What always set Star Wars apart, as a franchise, was the merchandising. That was what made George Lucas’s fortune, and ever since Return of the Jedi crash-landed on a planet of fluffy action figures, they’ve been fairly shameless about keeping that end of the business well-fed. Consider the Porgs in The Last Jedi, who didn’t actually influence the plot at all, but were cute and big-eyed in a way which, if you’ve been following me up until now, will be more than a little telling. You could consider them a test run for baby Yoda – whose smash-hit popularity has, as plenty of wags have pointed out already, neatly distracted everyone from the recent stories about Disney’s complicity with the totalitarian People’s Republic of China. Hey, did you know there’s a Disneyland in Shanghai now? I can guarantee you more of China’s Muslim Uyghur minority will be heading there than to Mecca.

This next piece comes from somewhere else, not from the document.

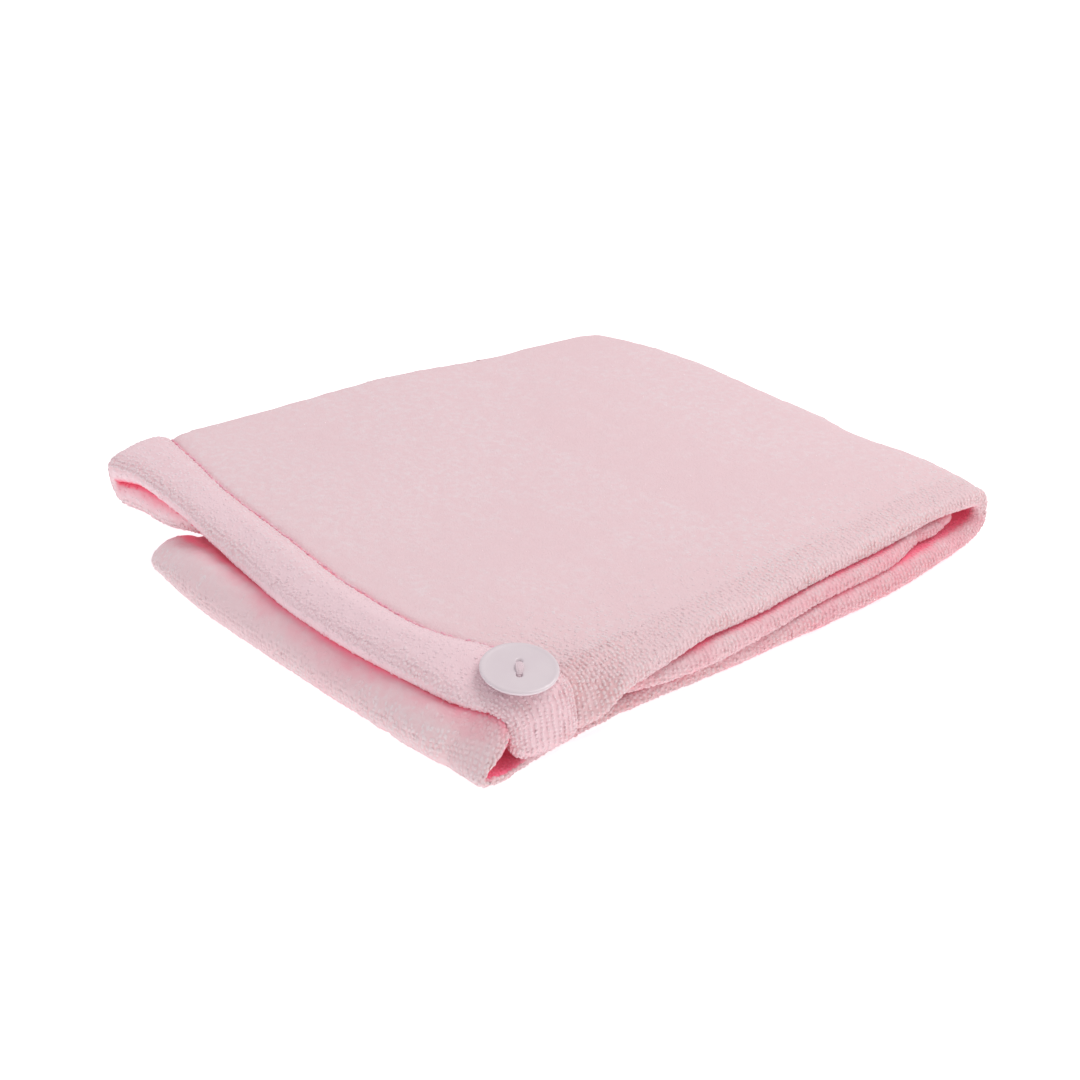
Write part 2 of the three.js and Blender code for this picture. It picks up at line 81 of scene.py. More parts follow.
# %% Fold table
SLIT = 0.45                      # half the hollow between the two plies
BUTTON_SEAT = (101, -113, 26.93)
COLUMNS = ("y", "z", "out", "inn", "left", "right", "droop", "edge", "lift")
HEM_THIRD = (
    (-130, 21.4, 4.4, 2.4, -123, 117, 84, 2.8, 0),
    (-126, 21.5, 4.4, 2.4, -125, 120.5, 84, 2.8, 0),
    (-115, 21.5, 4.4, 2.4, -126, 122.3, 84, 2.8, 0),
    (-105.5, 21.4, 4.4, 2.4, -126, 122.2, 82, 3, 0),
    (-99, 21.2, 5.2, 1.5, -127, 122, 72, 3.7, 0),
    (-84, 21, 5.2, 0.7, -128, 117.7, 34, 3.9, 0),
    (-62, 20.5, 4.9, SLIT, -128, 116.2, 18, 3.9, 0),
    (-40, 20.2, 4.7, SLIT, -127, 115, 3, 3.9, 0),
    (-12, 20, 4.6, SLIT, -124.5, 114.6, 12, 4.1, -0.2),
    (20, 20, 4.6, SLIT, -119, 114.2, 8, 3.7, 0),
    (58, 20, 4.6, SLIT, -108.5, 114.2, 8, 3.9, -0.2),
    (88, 20, 4.6, SLIT, -103, 115, 5, 3.6, 0.5),
)
BACK_FOLD = (
    (109, 19.4, 4.2, SLIT, -99, 117, 0, 3.5, 0),
    (118.5, 16.8, 3.9, SLIT, -95, 116, 0, 3.4, 0),
    (121, 11.5, 3.7, SLIT, -94, 115, 0, 3.4, 0),
    (118, 6.3, 3.6, SLIT, -94, 115, 0, 3.4, 0),
    (109, 4, 3.6, SLIT, -93, 116.5, 0, 3.8, 0.4),
)
MIDDLE_THIRD = (
    (88, 3.7, 3.7, SLIT, -92, 119.5, 0, 4.5, 0.8),
    (58, 3.7, 3.7, SLIT, -90, 121, 0, 4.6, 0.9),
    (20, 3.7, 3.7, SLIT, -87, 120, 0, 4.4, 0.7),
    (-12, 3.7, 3.7, SLIT, -85, 117, 0, 3.6, -0.1),
    (-40, 3.7, 3.7, SLIT, -82, 113.8, 0, 3, -0.7),
    (-62, 3.6, 3.6, SLIT, -80, 111.5, 0, 2.8, -0.8),
    (-86, 3.5, 3.5, SLIT, -78, 109.5, 0, 2.4, -1.1),
    (-108, 3.5, 3.5, SLIT, -77, 109.5, 0, 1.5, -2),
    (-124, 3.5, 3.5, SLIT, -76, 112.5, 0, 1.8, -1.7),
)
FRONT_FOLD = (
    (-133.5, 5.2, 3.5, SLIT, -75, 112.5, 0, 2.4, -1),
    (-136.3, 10.8, 3.5, SLIT, -74, 113, 0, 2.7, 0),
    (-131.5, 16, 3.5, SLIT, -73, 110, 0, 2.8, 0.4),
    (-125, 15.2, 3.5, SLIT, -72, 100, 0, 2.9, 0.4),
)
TAIL_THIRD = (
    (-119, 11.9, 3.4, SLIT, -71, 98.5, 0, 3, 0),
    (-111, 10.7, 3.4, SLIT, -70, 98.5, 0, 3.1, -0.5),
    (-86, 10.8, 3.5, SLIT, -65, 106, 0, 2.2, -1.8),
    (-62, 11.1, 3.5, SLIT, -58, 114.5, 0, 3, -1.1),
    (-40, 11.4, 3.6, SLIT, -51, 117.5, 0, 4, -0.7),
    (-12, 11.5, 3.6, SLIT, -41, 117.8, 0, 3.3, -0.7),
    (20, 11.5, 3.6, SLIT, -25, 117.3, 0, 3, 0.6),
    (52, 11.5, 3.6, SLIT, -2, 118, 0, 2.7, 0.5),
    (77, 11.5, 3.5, SLIT, 18, 113.7, 0, 2.9, 0.8),
    (88, 11.5, 3.2, SLIT, 38, 114.5, 0, 2.8, 0.7),
    (97, 11.5, 2.8, SLIT, 64, 113, 0, 2.5, 0.7),
    (105, 11.5, 2.2, SLIT, 82, 111, 0, 2, 0.7),
    (111, 11.5, 1.4, SLIT, 90, 104, 0, 1.3, 0.4),
)
ROWS = HEM_THIRD + BACK_FOLD + MIDDLE_THIRD + FRONT_FOLD + TAIL_THIRD
FOLDS = {name: np.array([row[i] for row in ROWS], float) for i, name in enumerate(COLUMNS)}
LAST = len(ROWS) - 1
BACK_FOLD_PLACE = 14             # the row where the packet turns round at the back
print("fold rows", len(ROWS))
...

Baby Yoda, though, isn’t just a ready-made plush doll that retails for $19.99. The memes betray something else about the little creature – that people don’t just find it unbearably cute, but can identify something of themselves in it. This is commonplace with memes, a great many of which appeal to a nudge-nudge understanding of the viewer’s own lower impulses. So, what does it say about us so many people are identifying so strongly with a tiny, helpless infant? Well, consider this – what does it say about us that so many people are lapping up cynically crafted appeals to nostalgia from a gigantic megacorporation?